Here's step by step guide to run the parser on EC2 cluster.
- Download Spark and launch the clusters. 1.1 Download Spark 1.0.0 or the latest one from http://spark.apache.org/downloads.html. to your local machine. 1.2 In the main Spark folder, run the Spark launch script. See details at http://spark.apache.org/docs/latest/ec2-scripts.html ex. ./spark-ec2 -k -i <mykeyfile.pem> -s 5 -t r3.xlarge -r us-west-2 launch mysparkclustername
Once cluster is launched, log in to the cluster and complete the following steps.
-
Install addional Python packages 1.1 pip install flask, gensim, json, redis, numpy
-
Git clone this repository. All the files should be in the same folder unless you are providing your own review.
-
Download these data and model files and place them in the same folder you created in #2.

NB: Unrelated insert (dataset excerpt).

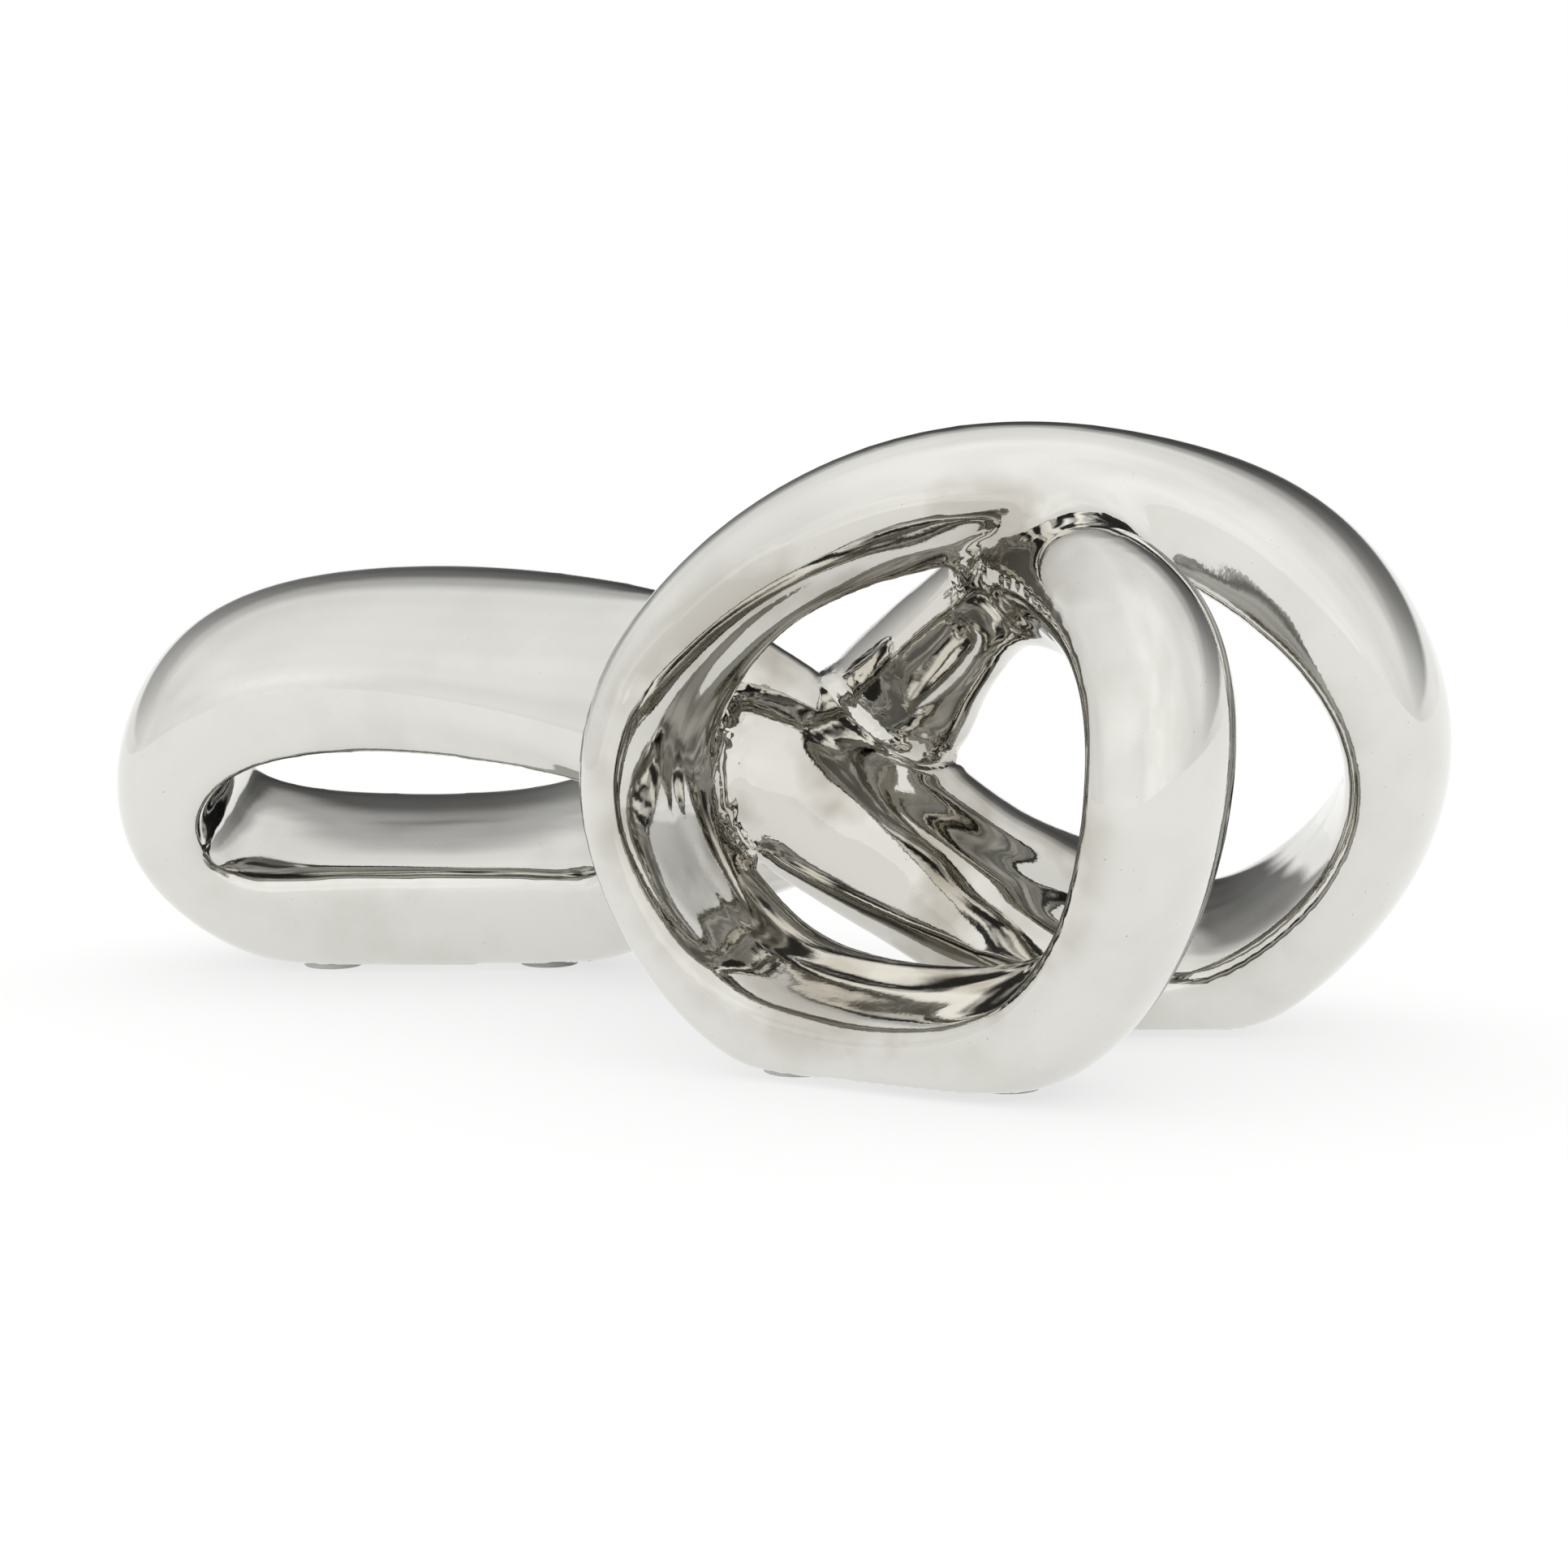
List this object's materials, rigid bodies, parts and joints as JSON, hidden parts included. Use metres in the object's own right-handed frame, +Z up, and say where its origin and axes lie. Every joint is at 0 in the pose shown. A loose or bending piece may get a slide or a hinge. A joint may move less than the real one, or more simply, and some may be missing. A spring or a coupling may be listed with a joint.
{
  "type": "ceramic infinity loop sculpture",
  "caption": "Endless band of mirror-silver glazed ceramic, bent into standing loops that cross and merge, on round bumper pads.",
  "frame": {"origin": "on the table, under the middle of the sculpture's outline", "axes": "+Z up from the table, -Y towards the viewer in front of the nearest loop, +X to that viewer's right"},
  "size_m": [0.3412, 0.2426, 0.1516],
  "materials": {
    "silver_glaze": "mirror metallic glaze",
    "pad_vinyl": "translucent satin"
  },
  "bodies": {
    "root": {"right_loop": "silver_glaze", "front_loop": "silver_glaze", "cross_bridge": "silver_glaze", "rear_bridge": "silver_glaze", "left_loop": "silver_glaze", "front_pad_left": "pad_vinyl", "front_pad_right": "pad_vinyl", "left_pad_left": "pad_vinyl", "left_pad_right": "pad_vinyl", "right_pad_left": "pad_vinyl", "right_pad_right": "pad_vinyl"}
  },
  "joints": []
}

https://dl.dropboxusercontent.com/u/3421484/text8.model
https://dl.dropboxusercontent.com/u/3421484/text8.model.syn0.npy
https://dl.dropboxusercontent.com/u/3421484/text8.model.syn1.npy
https://dl.dropboxusercontent.com/u/3421484/Watches.json
- Run 'SPARK_MAIN_PATH/bin/spark-submit transform_word2vec_amazon.py file://YOUR_CURRENT_PATH/Watches.json' in the main parser folder. 'Whatches.json' is a sample data file. If you want to try out different reviews, createa a review file which has a line by lnie json review entries, where each json contains all the amazon review fields as described in http://snap.stanford.edu/data/web-Amazon.html.